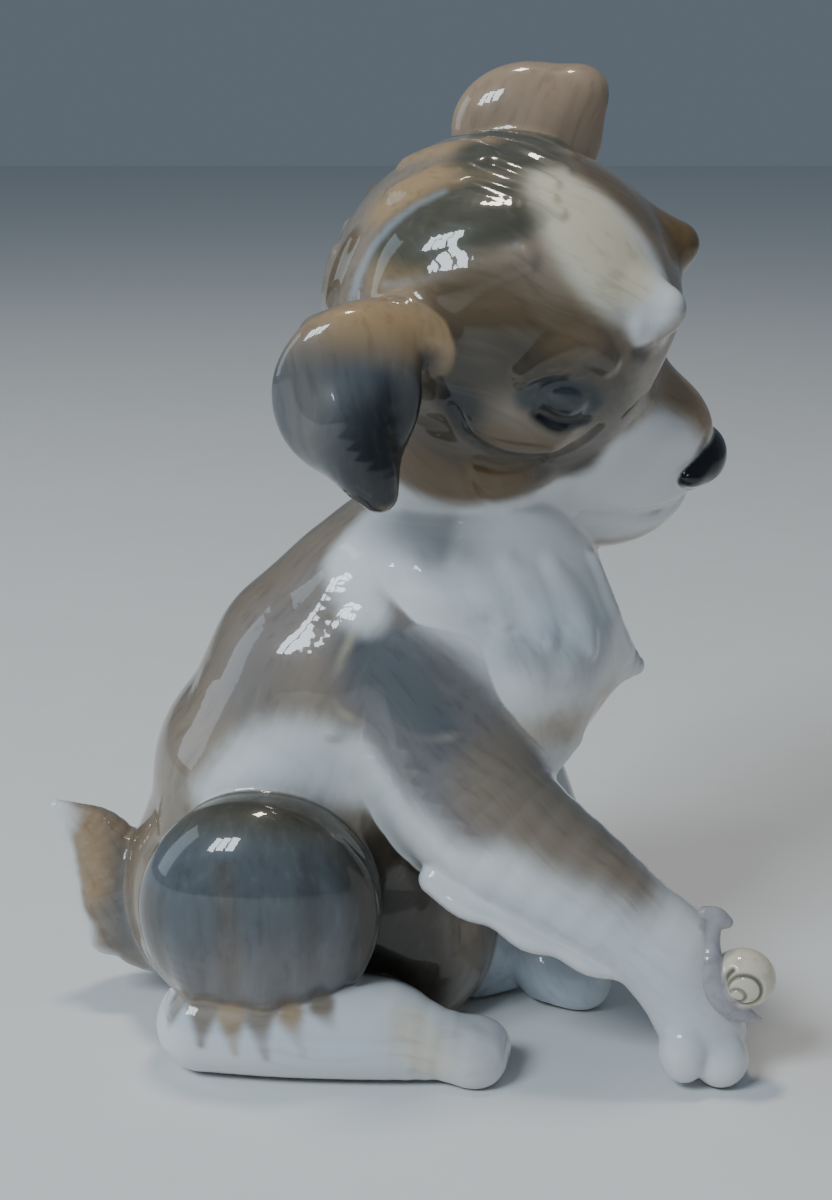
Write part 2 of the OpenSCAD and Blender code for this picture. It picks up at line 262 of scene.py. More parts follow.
def creases(base, rows, place=SEAT, k=0.8):
    """Creases in the base: each row has its points, widths and depth."""
    tools = [along(base, points, widths, -depth, place) for points, widths, depth in rows]
    return carve(k, base, *tools)


# ---------------------------------------------------------------- shapes


# Rows of hair locks and creases: points, width at each point, and lift or depth.
# Those of the head, its crown, face and mouth are in the head's frame, the others in the puppy's.
BODY_LOCKS = (
    ([(-14, -15, 81), (-20, -19, 70), (-24, -21, 60)], (5, 9, 3), 0.6),
    ([(-22, -12, 74), (-29, -16, 62), (-32, -17, 52)], (5, 9, 3), 0.6),
    ([(-9, -20.5, 74), (-12, -22, 66), (-12, -22.5, 57)], (4, 7, 2.5), 0.7),
    ([(-33, -10, 60), (-39, -13, 48), (-41, -14, 38)], (5, 9, 3), 0.5),
)


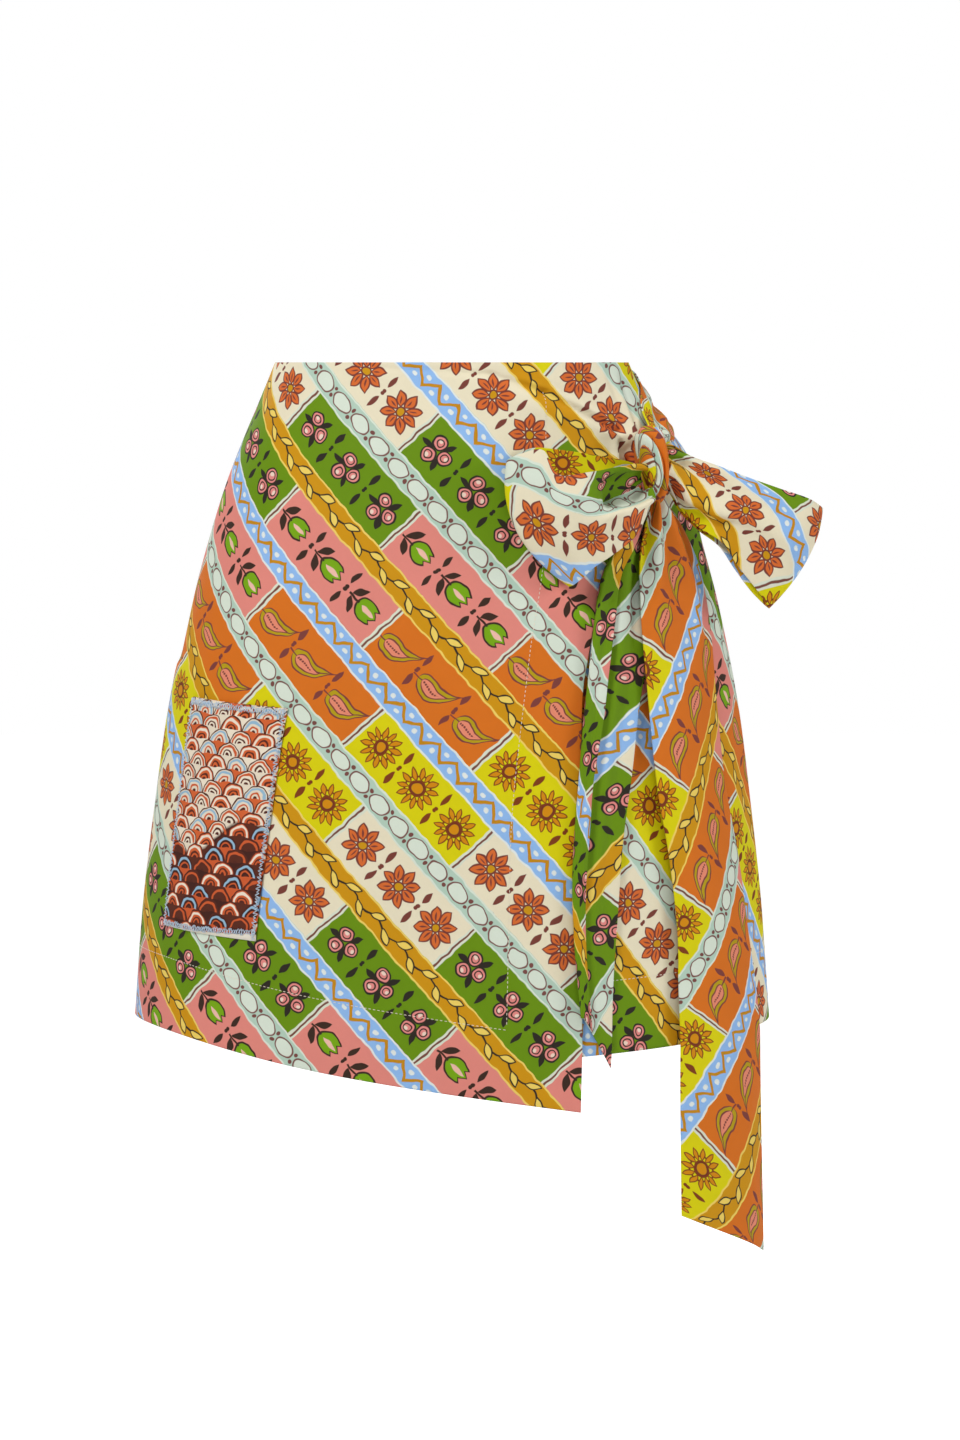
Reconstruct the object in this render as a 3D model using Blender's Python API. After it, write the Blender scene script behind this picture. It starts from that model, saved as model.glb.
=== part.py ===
"""Wrap skirt in printed cotton, tied in a bow at the wearer's left hip.

The cloth keeps the shape it has when worn, with nobody in it. Metres, +Z up. The wearer faces -Y, so
their left hip is at +X. The origin is the middle of the waist opening, level with the top edge.

Angles are in degrees round the body: 0 at the centre front, 90 at the wearer's left side and -90 at
their right side. A drop is a distance below the top edge, and out is a distance off the worn shape.
"""

import math
from collections import namedtuple

import bmesh
import bpy
from mathutils import Vector

# ---- Driving sizes -----------------------------------------------------------------------------
CLOTH = 0.0015
SEAM_GAP = 0.0004
LAYER_GAP = 0.0009
SKIRT_LENGTH = 0.465
LEFT_SEAM = 90.0
RIGHT_SEAM = -90.0
BACK_SEAM = 270.0

# The free corner of the overlap hangs lower than the side seams, along a curve of this power.
CORNER_DROP = 0.046
CORNER_POWER = 1.65

# The underlay's hem is lowest at the front, and its hidden edge ends under the overlap.
UNDERLAY_DROP = 0.0125
UNDERLAY_POWER = 1.5
UNDERLAY_END = -46.0

# From its seam the overlap rises to lie over the underlay, between these angles.
OVERLAP_RISE_START = -86.0
OVERLAP_RISE_END = -50.0

# Rows of cloth crowd towards the top, and follow the slope of the hem only past this share of them.
ROW_CROWDING = 1.5
HEM_ROWS_START = 0.4

# A fold keeps its height at its start and loses most of it by its end. The underlay's folds begin
# this many degrees past the overlap's free edge.
FOLD_FADE = 0.9
CLEAR_OF_EDGE = 4.0

# Cloth pushed out over the hip by the pull of the tie.
PUFF_HEIGHT = 0.015
PUFF_ANGLE = 92.0
PUFF_DROP = 0.068
PUFF_ANGLE_REACH = 24.0
PUFF_DROP_REACH = 0.030

# The patch: its top left corner, its size and how far it leans.
PATCH_ANGLE = -61.0
PATCH_DROP = 0.232
PATCH_WIDTH = 0.083
PATCH_LENGTH = 0.160
PATCH_LEAN = 0.045
PATCH_GAP = 0.0006

# The knot: its middle on the body, its half sizes, and the way the bow faces.
KNOT_ANGLE = 53.6
KNOT_DROP = 0.0705
KNOT_OUT = 0.0214
KNOT_HALF_WIDTH = 0.0092
KNOT_HALF_HEIGHT = 0.0255
KNOT_HALF_DEPTH = 0.0125
KNOT_LEAN = 0.11
KNOT_TAPER = 0.22
KNOT_PLEATS = 3
KNOT_PLEAT_HEIGHT = 0.0014
KNOT_DOME_POWER = 3
BOW_TURN = 22.0

# The gathers of the loops, which fade with distance from the knot.
GATHERS = 2
GATHER_HEIGHT = 0.0016
GATHER_REACH = 0.032

# The short tail: how much its end slants, and the radius of the fold along its left edge.
SHORT_TAIL_CUT = 0.036
FOLD_RADIUS = 0.0016

MILLIMETRE = 0.001

# ---- Colours -------------------------------------------------------------------------------------
PINK = (0.66, 0.19, 0.16)
GREEN = (0.12, 0.26, 0.01)
CREAM = (0.80, 0.74, 0.53)
ORANGE = (0.58, 0.29, 0.02)
YELLOW = (0.64, 0.60, 0.01)
AQUA = (0.46, 0.60, 0.56)
BRICK = (0.48, 0.12, 0.07)
OLIVE = (0.35, 0.45, 0.03)

# ---- The worn shape: one row for each level ------------------------------------------------------
Level = namedtuple("Level", "drop half_width front_depth back_depth")
WORN_SHAPE = (
    Level(0.000, 0.1235, 0.090, 0.088),
    Level(0.027, 0.1346, 0.098, 0.101),
    Level(0.055, 0.1464, 0.106, 0.113),
    Level(0.083, 0.1578, 0.112, 0.122),
    Level(0.126, 0.1725, 0.120, 0.137),
    Level(0.168, 0.1848, 0.128, 0.148),
    Level(0.240, 0.2003, 0.138, 0.156),
    Level(0.311, 0.2103, 0.145, 0.158),
    Level(0.383, 0.2190, 0.150, 0.160),
    Level(0.468, 0.2258, 0.155, 0.162),
)

# Where the free edge of the overlap runs, from the top edge down to its corner.
EdgeStation = namedtuple("EdgeStation", "drop angle")
FREE_EDGE = (
    EdgeStation(0.000, 77.0),
    EdgeStation(0.024, 74.0),
    EdgeStation(0.046, 67.0),
    EdgeStation(0.066, 57.0),
    EdgeStation(0.095, 48.0),
    EdgeStation(0.129, 39.5),
    EdgeStation(0.162, 33.1),
    EdgeStation(0.196, 29.2),
    EdgeStation(0.230, 26.5),
    EdgeStation(0.298, 25.1),
    EdgeStation(0.366, 24.1),
    EdgeStation(0.434, 23.4),
    EdgeStation(0.511, 22.9),
)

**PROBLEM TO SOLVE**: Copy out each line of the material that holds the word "part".

**ANSWER FOR THE TASK**:
Write part 2 of the OpenSCAD and Blender code for this picture. It picks up at line 262 of scene.py. More parts follow.
=== part.py ===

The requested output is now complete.